The US Court of Appeals for the Fifth Circuit issued a three-part ruling that affirmed the district court’s denial of a motion to vacate as void the judgment based on Rooker-Feldman doctrine because the earlier state and district court decisions were not “inextricably intertwined,” affirmed the district court’s permanent injunction because the district court based it on the Fifth Circuit’s prior decision, and affirmed the denial of a motion for Rule 11 sanctions because the filed motion was different from the Rule-11-mandated notice that was originally served. Uptown Grill, L.L.C. v. Camellia Grill Holdings, Inc., Case No. 21-30639 (5th Cir. Aug. 23, 2022) (Higginbotham, Higginson, Oldham, JJ.)

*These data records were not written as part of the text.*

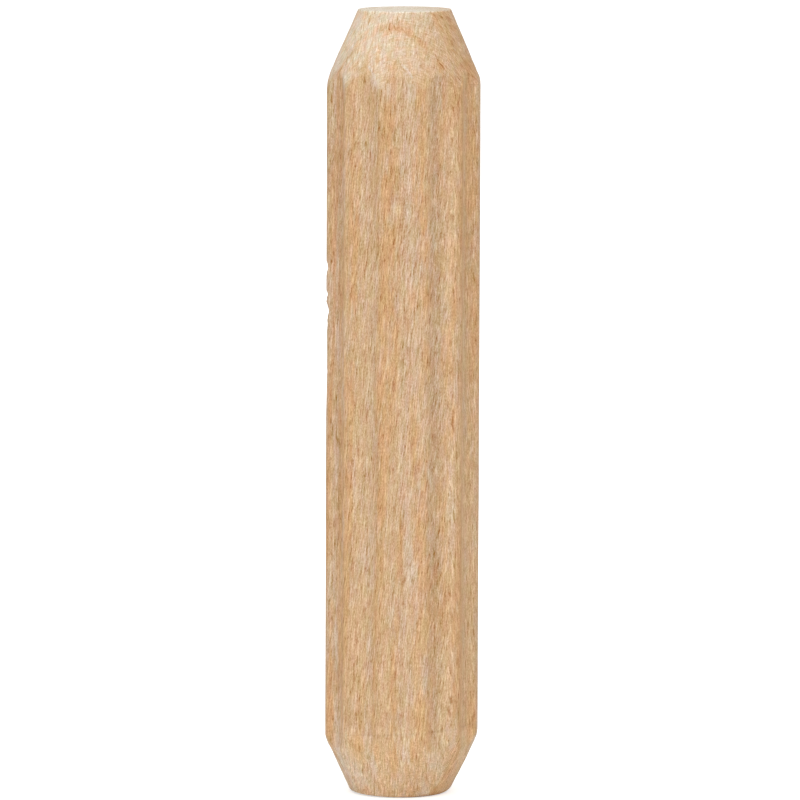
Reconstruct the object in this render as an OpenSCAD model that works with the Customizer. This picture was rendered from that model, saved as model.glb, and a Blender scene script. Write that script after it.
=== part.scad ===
// Fluted dowel pin, 8 x 40 mm: one turned stick of beech that joins two boards.
// It stands on its bottom end face, with its axis on +Z and the origin in the middle of that face.

/* [Pin] */
// Length over both end faces
pin_length = 40; // [30:1:60]
// Diameter over the crests, which is the size of the hole it is driven into
crest_d = 8; // [7:0.5:10]

/* [Flutes] */
// Number of flutes round the pin
flute_count = 12; // [10:1:16]
// Depth of each flute below the crests
flute_depth = 0.3; // [0.26:0.02:0.4]
// Radius to which the rollers round each crest
crest_round_r = 0.6; // [0.3:0.05:0.7]
// Width of turned surface left on top of each crest
crest_land_w = 0.2; // [0.1:0.02:0.3]

/* [Ends] */
// Length of the taper at the top end
top_taper = 3.85; // [2:0.05:6]
// Diameter of the top end face
top_face_d = 4.65; // [3:0.05:5.6]
// Length of the blunter taper at the bottom end
bottom_taper = 3.05; // [2:0.05:6]
// Diameter of the bottom end face
bottom_face_d = 5; // [3:0.05:5.6]
// Radius on the rim of the top end face
top_rim_r = 0.1; // [0.05:0.05:0.3]
// Radius on the rim of the bottom end face
bottom_rim_r = 0.2; // [0.05:0.05:0.3]
// Radius where each taper runs out into the crests
shoulder_r = 2; // [0.5:0.1:2.5]

/* [Nicks] */
// Height of the deepest nick above the middle of the pin
nick_height = 4.55; // [0:0.05:6]
// Length of the deepest nick along the pin
nick_length = 0.8; // [0.4:0.1:1.2]
// Depth of the deepest nick
nick_depth = 0.11; // [0.06:0.01:0.2]
// Length of each shallow nick above it
small_nick_length = 0.4; // [0.2:0.1:0.6]
// Depth of each shallow nick
small_nick_depth = 0.05; // [0.02:0.01:0.1]

/* [Hidden] */
$fn = 96;

crest_r = crest_d / 2;
flute_pitch = 360 / flute_count;

// A crest is an arc whose tip would stand this far above the turned surface that cuts it off.
crest_tip = crest_round_r - sqrt(pow(crest_round_r, 2) - pow(crest_land_w / 2, 2));
crest_axis_r = crest_r + crest_tip - crest_round_r;

// A flute is the arc that reaches the flute's floor and touches the crest arcs to both sides.
flute_floor_r = crest_r - flute_depth;
half_cos = cos(flute_pitch / 2);
touching_r = (
    pow(crest_axis_r, 2) + pow(flute_floor_r, 2) - pow(crest_round_r, 2)
    - 2 * crest_axis_r * flute_floor_r * half_cos
) / (2 * (crest_axis_r * half_cos + crest_round_r - flute_floor_r));
// It is cut this much wider, so that the two arcs cross by a hair and don't merely touch.
ARC_OVERLAP = 0.01;
flute_r = touching_r + ARC_OVERLAP;
flute_axis_r = flute_floor_r + flute_r;

// The core reaches out to where the arcs meet.
meeting_share = crest_round_r / (crest_round_r + touching_r);
meeting_x = crest_axis_r + meeting_share * ((flute_floor_r + touching_r) * half_cos - crest_axis_r);
meeting_y = meeting_share * (flute_floor_r + touching_r) * sin(flute_pitch / 2);
core_r = norm([meeting_x, meeting_y]);

// Corners of the turned outline, from the bottom face up, as [radius, height]
bottom_rim = [bottom_face_d / 2, 0];
bottom_shoulder = [crest_r, bottom_taper];
top_shoulder = [crest_r, pin_length - top_taper];
top_rim = [top_face_d / 2, pin_length];
ROUND_STEPS = 6;

// A flute faces +X and -X, so the widest part to either side is the flank of the crests beside it.
side_x = crest_axis_r * half_cos + crest_round_r;
// Heights of the shallow nicks above the deepest one
SMALL_NICKS = [0.65, 2.3];
// A nick runs along Y over the crests to both sides of the flute.
nick_span = crest_r;

function unit(v) = v / norm(v);

// The arc of radius r that blends the corner at b between the lines from a and to c, as points
function blend(a, b, c, r) =
    let (
        to_a = unit(a - b),
        to_c = unit(c - b),
        half_corner = acos(to_a * to_c) / 2,
        centre = b + unit(to_a + to_c) * r / sin(half_corner),
        start = b + to_a * r / tan(half_corner) - centre,
        turn = (90 - half_corner) * 2
    )
    [for (i = [0 : ROUND_STEPS])
        let (t = turn * i / ROUND_STEPS)
        centre + [
            start.x * cos(t) - start.y * sin(t),
            start.x * sin(t) + start.y * cos(t)
        ]
    ];

// The outline that the pin is turned to, with its rims and shoulders eased
module turned_blank() {
    rotate_extrude()
        polygon(concat(
            [[0, 0]],
            blend([0, 0], bottom_rim, bottom_shoulder, bottom_rim_r),
            blend(bottom_rim, bottom_shoulder, top_shoulder, shoulder_r),
            blend(bottom_shoulder, top_shoulder, top_rim, shoulder_r),
            blend(top_shoulder, top_rim, [0, pin_length], top_rim_r),
            [[0, pin_length]]
        ));
}

// Cross-section of the fluted stick: round crests, with a hollow flute between each two
module fluted_section() {
    difference() {
        union() {
            circle(r = core_r);
            for (i = [0 : flute_count - 1])
                rotate((i + 0.5) * flute_pitch)
                    translate([crest_axis_r, 0])
                        circle(r = crest_round_r);
        }
        for (i = [0 : flute_count - 1])
            rotate(i * flute_pitch)
                translate([flute_axis_r, 0])
                    circle(r = flute_r);
    }
}

// A shallow bruise across the crests on the -X side, centred at height z
module nick(z, length, depth) {
    scoop_r = (pow(length / 2, 2) + pow(depth, 2)) / (2 * depth);
    translate([depth - side_x - scoop_r, 0, z])
        rotate([90, 0, 0])
            cylinder(r = scoop_r, h = nick_span, center = true);
}

// The flutes run straight along the stick, so they run out on both tapers as shallow arches.
module dowel_pin() {
    nick_z = pin_length / 2 + nick_height;
    color("burlywood")
        difference() {
            intersection() {
                turned_blank();
                translate([0, 0, -1])
                    linear_extrude(height = pin_length + 2)
                        fluted_section();
            }
            nick(nick_z, nick_length, nick_depth);
            for (step = SMALL_NICKS)
                nick(nick_z + step, small_nick_length, small_nick_depth);
        }
}

dowel_pin();
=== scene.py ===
from math import cos, radians, sin

import bpy
import numpy as np
from mathutils import Matrix, Quaternion, Vector


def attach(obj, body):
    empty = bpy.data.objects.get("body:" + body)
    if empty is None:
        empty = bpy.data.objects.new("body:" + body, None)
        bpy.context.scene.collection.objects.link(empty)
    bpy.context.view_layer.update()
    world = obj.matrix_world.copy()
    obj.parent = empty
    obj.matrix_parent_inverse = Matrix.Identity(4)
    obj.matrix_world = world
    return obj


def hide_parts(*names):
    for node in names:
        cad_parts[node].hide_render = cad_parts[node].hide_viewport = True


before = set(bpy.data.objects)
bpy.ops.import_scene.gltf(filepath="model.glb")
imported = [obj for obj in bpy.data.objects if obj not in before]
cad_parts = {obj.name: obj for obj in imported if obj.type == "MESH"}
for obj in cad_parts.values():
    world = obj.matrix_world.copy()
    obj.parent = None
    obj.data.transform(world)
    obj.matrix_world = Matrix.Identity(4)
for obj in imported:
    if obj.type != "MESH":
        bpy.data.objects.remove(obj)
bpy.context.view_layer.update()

# ---------------------------------------------------------------------------------------------
# Dowel pin: a stick of beech turned to 8 mm, with twelve flutes pressed along it by ribbed
# rollers, so that glue and air can escape. It is cut to 40 mm, both ends are turned to a taper
# that finds its hole, and it is left raw, as cut.
# ---------------------------------------------------------------------------------------------
MM = 0.001              # sizes are in mm, and this turns them to m
PIN_LENGTH = 40.0
CREST_R = 4.0
TOP_FACE_R = 2.335
TOP_TAPER = 3.83
BOTTOM_FACE_R = 2.49
BOTTOM_TAPER = 3.1
# Radii of the bottom rim, the two shoulders and the top rim on the -X side, and then on the +X side,
# where the bottom rim is worn away
LEFT_CORNERS = (0.12, 0.5, 2.1, 0.06)
RIGHT_CORNERS = (0.6, 2.5, 0.3, 0.03)
TOP_LEAN = 0.037        # each taper is turned a hair off the stick's own axis, in mm along X
BOTTOM_LEAN = -0.079
TOP_SKEW = (0.004, 0.004)      # neither end is sawn quite square: the rise along X and along Y
BOTTOM_SKEW = (-0.023, 0.019)

FLUTES = 12
FLUTE_DEPTH = 0.3
CREST_ROUND_R = 0.6
CREST_LAND_W = 0.2
EDGE_WEAR = 0.008       # how softly a crest's land and a flute's end are worn, in mm

# The mesh: 27 columns to a flute, rows this far apart in mm along a taper and the shank, and the
# number of rows across a face
COLUMNS = FLUTES * 27
TAPER_ROW = 0.1
SHANK_ROW = 0.19
FACE_ROWS = 10


def lattice_noise(u, v, columns, rows, seed):
    """Smooth random values from 0 to 1. A grid of random numbers, which repeats after `columns`
    in u, is blended between its four nearest points by the curve 3t^2 - 2t^3."""
    grid = np.random.default_rng(seed).uniform(0, 1, (columns, rows))
    iu, iv = np.floor(u).astype(int), np.floor(v).astype(int)
    tu, tv = u - iu, v - iv
    tu, tv = tu * tu * (3 - 2 * tu), tv * tv * (3 - 2 * tv)
    a, b = iu % columns, (iu + 1) % columns
    c, d = iv % rows, (iv + 1) % rows
    low = grid[a, c] * (1 - tu) + grid[b, c] * tu
    high = grid[a, d] * (1 - tu) + grid[b, d] * tu
    return low * (1 - tv) + high * tv


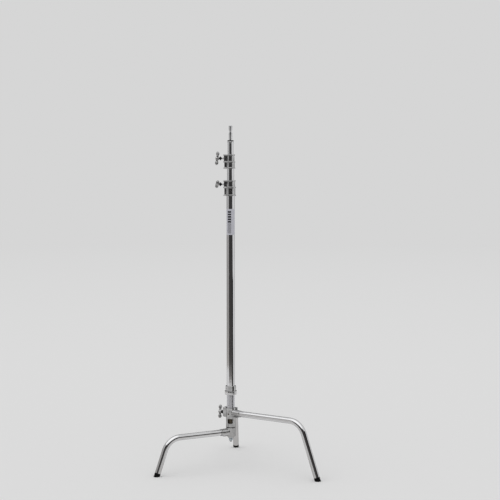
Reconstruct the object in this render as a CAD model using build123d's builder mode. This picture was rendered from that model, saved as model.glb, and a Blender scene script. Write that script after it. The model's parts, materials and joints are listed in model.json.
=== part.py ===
from build123d import *
from math import asin, cos, degrees, radians, sin, tan
import os

os.makedirs("parts", exist_ok=True)

# A light stand: three swinging legs on a spindle, a lift-off column and two risers.
# The origin is on the floor under the column's axis, +Z is up, +Y is away from the front.

# Fits
running = 0.05        # radial clearance of a shaft in its bore
face_gap = 0.3        # between faces of pieces that move past each other
pin_inset = 0.2       # how far the end of a cross pin lies under the skin

# Tubes, outside radii
column_r = 17.5
riser_1_r = 15.0
riser_2_r = 12.5
leg_r = 12.5
tube_wall = 1.5
spigot_r = 7.94

# Legs: level run heights, directions seen from above, and where each tube's axis would meet the floor
leg_pitch = 41.0
reach_pitch = 44.0
low_height = 156.0
low_reach = 355.5
low_angle = 209.5
mid_angle = 87.4
top_angle = 325.2
leg_spread = 122.1    # furthest that a swinging leg opens from the low leg
leg_slant = 20.0      # of the descending run, from the vertical
leg_bend_r = 75.0
leg_start = 24.0      # inner end of the tube in its socket
leg_pin_r = 2.0
leg_pin_reaches = (31.0, 45.0)
foot_r = 12.7
foot_tall = 15.0
foot_stem = 16.0
mid_height = low_height + leg_pitch
top_height = mid_height + leg_pitch
mid_reach = low_reach + reach_pitch
top_reach = mid_reach + reach_pitch

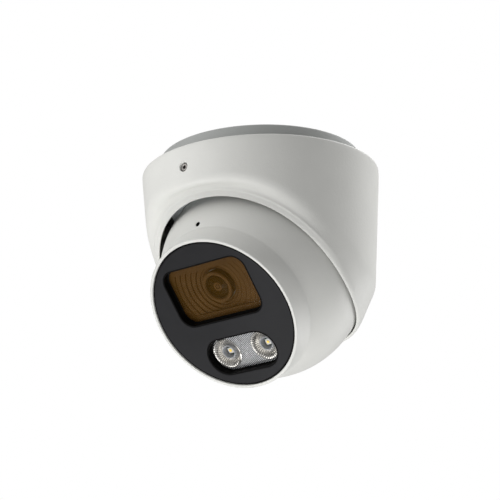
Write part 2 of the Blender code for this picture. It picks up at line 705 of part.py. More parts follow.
def build_main_board(board_look, spreader_look, roll_axis):
    low, high = MAIN_BOARD
    board = make_object("main_board", disc(MAIN_BOARD_RADIUS, low, high, 40), board_look, roll_axis)
    for x, y in STANDOFF_PLACES:
        combine(board, disc(FRONT_SCREW_CLEARANCE, low - 1, high + 1, 12), place=move(x, y))
    spreader = prism(rounded_rectangle(36, 36, 4), low - GAP - 5, low - GAP)
    make_object("heat_spreader", spreader, spreader_look, roll_axis)


def build_standoffs(post_look, screw_look, roll_axis):
    """Three posts between the chassis and the main board, with a screw up into each."""
    post_low = MAIN_BOARD[1] + GAP
    post_high = CHASSIS[0] - GAP
    for number, (x, y) in enumerate(STANDOFF_PLACES, 1):
        post = disc(STANDOFF_RADIUS, post_low, post_high, 12)
        standoff = make_object(f"standoff_{number}", post, post_look, roll_axis, move(x, y))
        combine(standoff, disc(FRONT_SCREW_CLEARANCE, post_low - 1, post_low + 7, 12), place=move(x, y))
        screw = cap_screw(FRONT_SCREW_RADIUS, 1.9, 8.0, 1.2, MAIN_BOARD[0] - GAP - 1.2)
        make_object(f"board_screw_{number}", screw, screw_look, roll_axis, move(x, y))


def build_ribbon_cable(look, roll_axis):
    """A flat cable from the back of the sensor board down to the main board."""
    start = Vector((0, 2.0, SENSOR_BOARD[0] - GAP))
    end = Vector((0, -6.0, MAIN_BOARD[1] + GAP))
    half_width, thickness, steps = 5.0, 0.4, 12
    sections = []
    for k in range(steps + 1):
        t = k / steps
        y = start.y + (end.y - start.y) * (t * t * (3 - 2 * t))
        z = start.z + (end.z - start.z) * t
        sections.append([(-half_width, y, z), (half_width, y, z), (half_width, y + thickness, z),
                         (-half_width, y + thickness, z)])
    make_object("ribbon_cable", swept(sections), look, roll_axis)


# ---------------------------------------------------------------- the whole camera

def add_axis(name, parent=None, location=Vector((0, 0, 0)), rotation=(0, 0, 0)):
    empty = bpy.data.objects.new(name, None)
    empty.empty_display_size = 0.02
    bpy.context.scene.collection.objects.link(empty)
    empty.parent = parent
    empty.location = location * MM
    empty.rotation_euler = rotation
    return empty


def make_looks():
    return {
        "white": material("white_powder_coat", (0.78, 0.78, 0.75), 0.5, 0.0),
        "base_white": material("base_powder_coat", (0.62, 0.63, 0.62), 0.55, 0.0),
        "black": material("black_bezel", (0.03, 0.03, 0.032), 0.35, 0.0),
        "baffle": material("matte_black", (0.06, 0.05, 0.04), 0.7, 0.0),
        "brown": material("brown_pane", (0.16, 0.09, 0.03), 0.08, 0.0),
        "clear": material("clear_plastic", (0.8, 0.82, 0.84), 0.08, 0.0),
        "glass": material("lens_glass", (0.2, 0.16, 0.12), 0.03, 0.0),
        "rubber": material("black_rubber", (0.02, 0.02, 0.02), 0.8, 0.0),
        "grey": material("grey_nylon", (0.22, 0.23, 0.22), 0.6, 0.0),
        "steel": material("steel", (0.55, 0.54, 0.52), 0.35, 1.0),
        "dark_steel": material("blackened_steel", (0.06, 0.06, 0.06), 0.4, 1.0),
        "aluminium": material("aluminium", (0.7, 0.71, 0.72), 0.4, 1.0),
        "board": material("circuit_board", (0.02, 0.14, 0.06), 0.5, 0.0),
        "sensor": material("sensor_package", (0.05, 0.05, 0.07), 0.2, 0.0),
        "led": material("led_package", (0.85, 0.78, 0.5), 0.4, 0.0),
        "ribbon": material("ribbon_film", (0.55, 0.35, 0.1), 0.4, 0.0),
    }


def build():
    for existing in list(bpy.data.objects):
        bpy.data.objects.remove(existing)
    looks = make_looks()
    pan_axis = add_axis("pan_axis")
    tilt_axis = add_axis("tilt_axis", pan_axis, BALL_CENTRE, (math.pi - VIEW_TILT, 0, 0))
    roll_axis = add_axis("roll_axis", tilt_axis)

    build_mounting_base(looks["base_white"])
    build_ceiling_seal(looks["rubber"])
    build_cable_grommet(looks["rubber"])

    build_cover(looks["white"], pan_axis)
    build_set_screw(looks["dark_steel"], pan_axis)
    build_pan_ring(looks["grey"], pan_axis)
    build_pan_ring_screws(looks["steel"], pan_axis)
    build_tilt_guide(looks["steel"], pan_axis)
    build_guide_screws(looks["steel"], pan_axis)
    build_friction_pad(looks["rubber"], pan_axis)

    build_swivel_collar(looks["grey"], tilt_axis)

    build_rear_shell(looks["white"], roll_axis)
    build_shell_seal(looks["rubber"], roll_axis)
    build_front_shell(looks["white"], roll_axis)
    build_collar_clip(looks["steel"], roll_axis)
    build_cable_gland(looks["rubber"], roll_axis)
    build_front_bezel(looks["black"], roll_axis)
    build_bezel_seal(looks["rubber"], roll_axis)
    build_lens_window(looks["brown"], roll_axis)
    build_lens_baffle(looks["baffle"], roll_axis)
    build_lens(looks["baffle"], looks["glass"], looks["dark_steel"], roll_axis)
    build_lens_holder(looks["baffle"], roll_axis)
    build_image_sensor(looks["sensor"], looks["board"], roll_axis)
    build_led_lens(looks["clear"], roll_axis)
    build_led_board(looks["board"], roll_axis)
    build_leds(looks["led"], roll_axis)
    build_microphone(looks["steel"], looks["rubber"], roll_axis)
    build_chassis(looks["aluminium"], roll_axis)
    build_front_screws(looks["steel"], roll_axis)
    build_main_board(looks["board"], looks["aluminium"], roll_axis)
    build_standoffs(looks["steel"], looks["steel"], roll_axis)
    build_ribbon_cable(looks["ribbon"], roll_axis)
    bpy.context.view_layer.update()


build()
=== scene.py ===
"""The looks of a turret security camera: fine shells, face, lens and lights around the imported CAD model.

Lengths are millimetres and are scaled to metres when a mesh is made. Pieces of the ball are modelled in
the ball's own frame: +Z along the view axis, +Y up the face, the ball's centre at the origin.
"""

import json
import math

import bmesh
import bpy
from mathutils import Matrix, Vector


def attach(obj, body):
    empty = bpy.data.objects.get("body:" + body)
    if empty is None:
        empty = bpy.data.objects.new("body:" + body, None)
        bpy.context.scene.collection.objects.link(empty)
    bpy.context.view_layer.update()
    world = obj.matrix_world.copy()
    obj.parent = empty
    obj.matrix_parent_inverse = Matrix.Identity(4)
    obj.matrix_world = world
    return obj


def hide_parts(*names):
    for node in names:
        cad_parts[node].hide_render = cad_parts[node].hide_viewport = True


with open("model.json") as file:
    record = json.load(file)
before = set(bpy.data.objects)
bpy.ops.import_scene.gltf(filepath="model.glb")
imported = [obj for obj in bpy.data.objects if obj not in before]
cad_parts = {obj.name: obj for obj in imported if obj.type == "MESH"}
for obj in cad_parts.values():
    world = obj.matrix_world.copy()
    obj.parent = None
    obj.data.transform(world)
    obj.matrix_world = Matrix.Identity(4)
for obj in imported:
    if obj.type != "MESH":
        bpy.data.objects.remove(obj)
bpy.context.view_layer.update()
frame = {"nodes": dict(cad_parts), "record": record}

MM = 0.001
FULL_TURN = 2 * math.pi

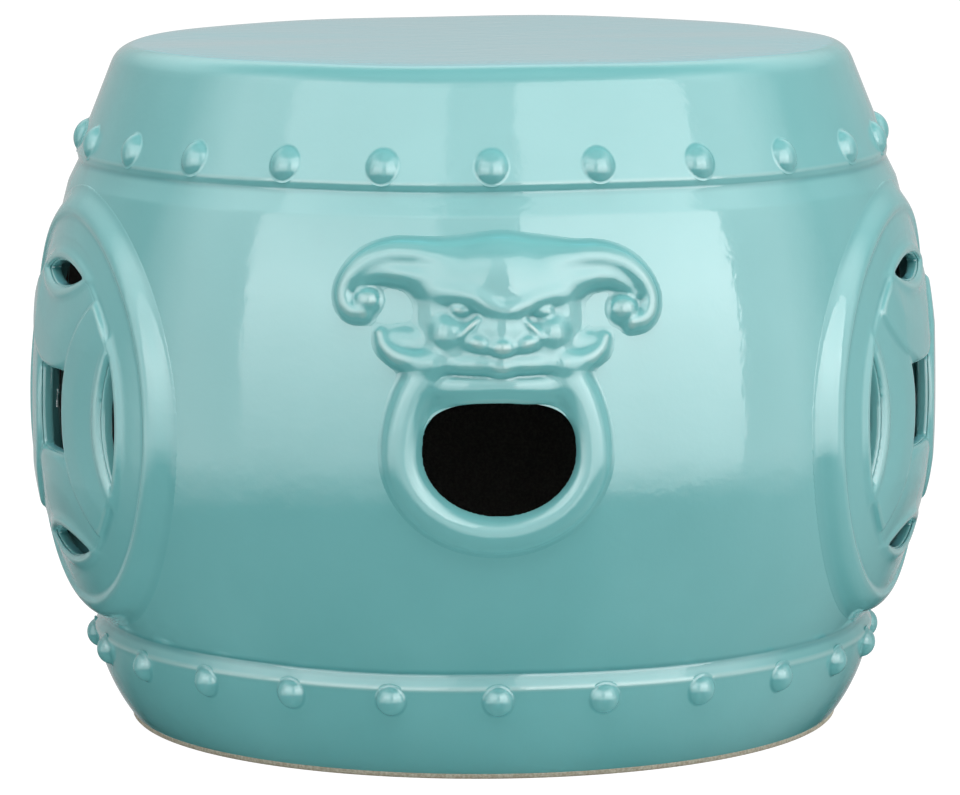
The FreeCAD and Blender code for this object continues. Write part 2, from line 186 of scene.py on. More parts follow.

This dispute arises from three agreements between Uptown Grill and Camellia Grill: the “Cash Sale, the Bill of Sale and the License Agreement. The Cash Sale and Bill of Sale transferred property from Camellia Grill to Uptown Grill. The License Agreement granted a license to Uptown Grill to use certain trademarks and trade dress. In 2011, Camellia Grill sued Uptown Grill for breach of the License Agreement in state court. The state court found that the appellee breached the license and restored to the appellant all rights to the marks. The court did not, however, construe the Bill of Sale.
While the state court litigation was on appeal, Camellia Grill sued Uptown Grill in federal court for trademark infringement. The district court found that the Bill of Sale transferred the trademarks to Uptown Grill before execution of the License Agreement, and therefore found that Camellia Grill’s infringement claim failed. However, the district court also found that the License Agreement limited Uptown Grill’s use of the trade dress to a single restaurant, and the court issued an injunction to that effect. The Fifth Circuit affirmed these findings in a 2019 decision in Uptown Grill, LLC v. Camellia Grill Holdings, Inc., but remanded the issue of whether Uptown Grill’s use of the Camellia grill trade dress at the new restaurant location constituted a breach of the License Agreement.
On remand, Camellia Grill moved for summary judgment that Uptown Grill breached the License Agreement by using the Camellia Grill trade dress after the termination of the License Agreement. Uptown Grill moved for partial summary judgment on the trade dress injunctions, arguing that Camellia Grill lacked standing since Uptown Grill was not using any trade dress at any new locations. Camellia Grill also filed a motion to dismiss for lack of jurisdiction under the Rooker-Feldman doctrine, under which “inferior federal courts do not have the power to modify or reverse state court judgments’ except when authorized by Congress.” Finally, Uptown Grill moved for sanctions against Camellia Grill for “abusive and harassing conduct.” The district court denied both Camellia Grill’s motion to dismiss for lack of jurisdiction and Uptown Grill’s motion for sanctions. The district court determined that Uptown Grill had breached the License Agreement’s post-termination provisions. The court also decided that the trade dress elements should be limited to that which is protectable under the Lanham Act, and that because the parties had submitted insufficient evidence to determine the scope of the trade dress, a trial would be held on the issue. Camellia Grill filed a motion to alter the order, asking the district court to enjoin Uptown Grill from using any action that might suggest it had rights to use Camellia Grill’s trade dress beyond the single location permitted by the parties’ agreements. The district court agreed to issue the requested injunction but did so on the basis of the trade dress elements identified in its prior decision, not the License Agreement. Both parties appealed.
The Fifth Circuit affirmed the district court’s findings. The Court agreed that Rooker-Feldman did not apply. The Court explained that the district court’s conclusion that Camellia Grill transferred the trademarks to Uptown Grill (directly contradicting the state court’s holding that the marks were possessed by Camellia Grill) was based on the Bill of Sale. Since the state court never reviewed the Bill of Sale, the district court did not “directly attack” the state court’s judgment, and Rooker-Feldman did not void the judgment.
The Fifth Circuit also agreed that the permanent injunction should only prevent the use of “most or all” of the trade dress elements, not the use of any single element. The Court explained that all the elements were included in its previous formulation of the trade dress, and thus the district court’s formulation including all of those elements was correct.
Finally, the Fifth Circuit found that a motion filed under Rule 11 must be identical to the corresponding notice required under Rule 11(c)(2). The rule’s plain language requiring that a Rule 11 motion “be served under Rule 5” before filing did not allow for any differences between the served notice and the filed motion. Since there were differences between the notice served on Camellia Grill and Uptown Grill’s motion, the district court properly denied the Rule 11 motion.